Tuesday, April 10, 2012

Nothing to Lose

I can't believe Lee Child stole the title of my soon to be released biography. Oh I guess that would be the other way around. "Nothing to Lose" (407 pages) is another zigzag attempt to get caught up with all of Child's Reacher novels. From Goodreads:

"Two lonely towns in Colorado: Hope and Despair. Between them, twelve miles of empty road. Jack Reacher never turns back. It's not in his nature. All he wants is a cup of coffee. What he gets is big trouble. So in Lee Child’s electrifying new novel, Reacher—a man with no fear, no illusions, and nothing to lose—goes to war against a town that not only wants him gone, it wants him dead.

It wasn’t the welcome Reacher expected. He was just passing through, minding his own business. But within minutes of his arrival a deputy is in the hospital and Reacher is back in Hope, setting up a base of operations against Despair, where a huge, seething walled-off industrial site does something nobody is supposed to see . . . where a small plane takes off every night and returns seven hours later . . . where a garrison of well-trained and well-armed military cops—the kind of soldiers Reacher once commanded—waits and watches . . . where above all two young men have disappeared and two frightened young women wait and hope for their return.

Joining forces with a beautiful cop who runs Hope with a cool hand, Reacher goes up against Despair—against the deputies who try to break him and the rich man who tries to scare him—and starts to crack open the secrets, starts to expose the terrifying connection to a distant war that’s killing Americans by the thousand.

Now, between a town and the man who owns it, between Reacher and his conscience, something has to give. And Reacher never gives an inch."

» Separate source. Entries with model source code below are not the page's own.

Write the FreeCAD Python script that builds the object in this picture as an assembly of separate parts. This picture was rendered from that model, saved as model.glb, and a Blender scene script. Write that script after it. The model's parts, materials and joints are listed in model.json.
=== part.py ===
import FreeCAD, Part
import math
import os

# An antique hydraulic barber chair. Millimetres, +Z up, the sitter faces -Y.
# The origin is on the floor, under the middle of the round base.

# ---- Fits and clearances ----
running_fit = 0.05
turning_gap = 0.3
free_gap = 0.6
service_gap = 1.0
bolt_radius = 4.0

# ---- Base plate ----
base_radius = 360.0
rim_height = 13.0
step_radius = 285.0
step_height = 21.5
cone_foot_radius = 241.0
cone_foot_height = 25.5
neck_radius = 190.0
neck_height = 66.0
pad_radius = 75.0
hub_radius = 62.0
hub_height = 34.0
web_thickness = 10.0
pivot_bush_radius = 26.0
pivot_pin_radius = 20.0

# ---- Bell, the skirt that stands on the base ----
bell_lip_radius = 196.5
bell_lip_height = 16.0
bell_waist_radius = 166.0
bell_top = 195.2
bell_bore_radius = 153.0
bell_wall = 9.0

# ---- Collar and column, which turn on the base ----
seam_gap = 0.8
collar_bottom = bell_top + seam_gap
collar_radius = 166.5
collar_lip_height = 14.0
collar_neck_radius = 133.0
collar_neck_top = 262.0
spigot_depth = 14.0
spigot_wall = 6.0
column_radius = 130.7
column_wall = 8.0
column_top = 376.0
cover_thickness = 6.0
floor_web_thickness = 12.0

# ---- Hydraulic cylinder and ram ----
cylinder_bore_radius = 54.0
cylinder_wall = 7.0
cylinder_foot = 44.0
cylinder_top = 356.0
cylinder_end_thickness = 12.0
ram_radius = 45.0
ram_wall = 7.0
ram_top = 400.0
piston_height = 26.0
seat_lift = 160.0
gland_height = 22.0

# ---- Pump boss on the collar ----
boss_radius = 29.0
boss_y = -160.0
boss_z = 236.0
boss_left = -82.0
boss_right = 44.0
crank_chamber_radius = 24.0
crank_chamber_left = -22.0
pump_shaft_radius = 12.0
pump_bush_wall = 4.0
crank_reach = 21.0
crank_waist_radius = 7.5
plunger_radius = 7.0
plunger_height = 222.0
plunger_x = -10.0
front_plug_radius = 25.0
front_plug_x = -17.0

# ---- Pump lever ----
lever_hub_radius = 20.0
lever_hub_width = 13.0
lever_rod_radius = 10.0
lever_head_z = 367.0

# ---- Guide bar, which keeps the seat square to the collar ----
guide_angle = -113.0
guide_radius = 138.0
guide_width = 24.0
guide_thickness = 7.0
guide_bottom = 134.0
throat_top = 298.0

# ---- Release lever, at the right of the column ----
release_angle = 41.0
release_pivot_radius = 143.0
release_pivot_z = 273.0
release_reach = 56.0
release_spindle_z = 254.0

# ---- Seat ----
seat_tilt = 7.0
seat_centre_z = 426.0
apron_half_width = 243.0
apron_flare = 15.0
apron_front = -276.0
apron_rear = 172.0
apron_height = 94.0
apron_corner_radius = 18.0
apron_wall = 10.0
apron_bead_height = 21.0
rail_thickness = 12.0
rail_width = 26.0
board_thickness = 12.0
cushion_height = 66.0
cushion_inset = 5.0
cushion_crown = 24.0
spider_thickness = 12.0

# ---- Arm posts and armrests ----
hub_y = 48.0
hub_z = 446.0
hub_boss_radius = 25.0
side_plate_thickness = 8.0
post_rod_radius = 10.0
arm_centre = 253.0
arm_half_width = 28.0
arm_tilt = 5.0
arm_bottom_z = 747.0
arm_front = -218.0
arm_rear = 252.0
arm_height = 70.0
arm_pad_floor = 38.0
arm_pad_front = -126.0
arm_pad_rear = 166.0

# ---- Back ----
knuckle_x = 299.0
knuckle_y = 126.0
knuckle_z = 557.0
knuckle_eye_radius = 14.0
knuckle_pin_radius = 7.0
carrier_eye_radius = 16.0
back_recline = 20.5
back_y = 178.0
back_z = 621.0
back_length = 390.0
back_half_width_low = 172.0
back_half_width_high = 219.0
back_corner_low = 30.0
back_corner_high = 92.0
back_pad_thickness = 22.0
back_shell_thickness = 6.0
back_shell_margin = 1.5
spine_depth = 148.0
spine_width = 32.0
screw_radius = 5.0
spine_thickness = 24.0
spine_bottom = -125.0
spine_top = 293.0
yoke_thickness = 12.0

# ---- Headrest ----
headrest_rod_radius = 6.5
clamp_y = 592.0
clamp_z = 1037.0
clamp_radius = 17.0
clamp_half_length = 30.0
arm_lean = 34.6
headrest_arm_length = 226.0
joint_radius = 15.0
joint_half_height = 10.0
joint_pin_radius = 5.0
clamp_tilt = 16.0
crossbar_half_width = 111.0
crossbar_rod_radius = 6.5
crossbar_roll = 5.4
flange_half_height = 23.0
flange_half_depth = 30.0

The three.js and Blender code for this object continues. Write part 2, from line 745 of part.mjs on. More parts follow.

Even some of the most lack luster Lee Child novels usually have enough in them to keep me entertained. "Nothing to Lose" falls somewhere in the middle for me. Not the worst nor one of the best in the series. It is gratifying to read about Reacher kicking ass and not bothering to take names, as usual. Mainly my problems with this particular outing for Child is the strange turns the story takes as it progresses. One moment everything is interesting and believable and the next bordering on the absurd. Not a major factor in my enjoyment but an issue. Recommended for fans of thrillers or mysteries, though the trills are really kept to a minimum this time around, as well as for Lee Child fans.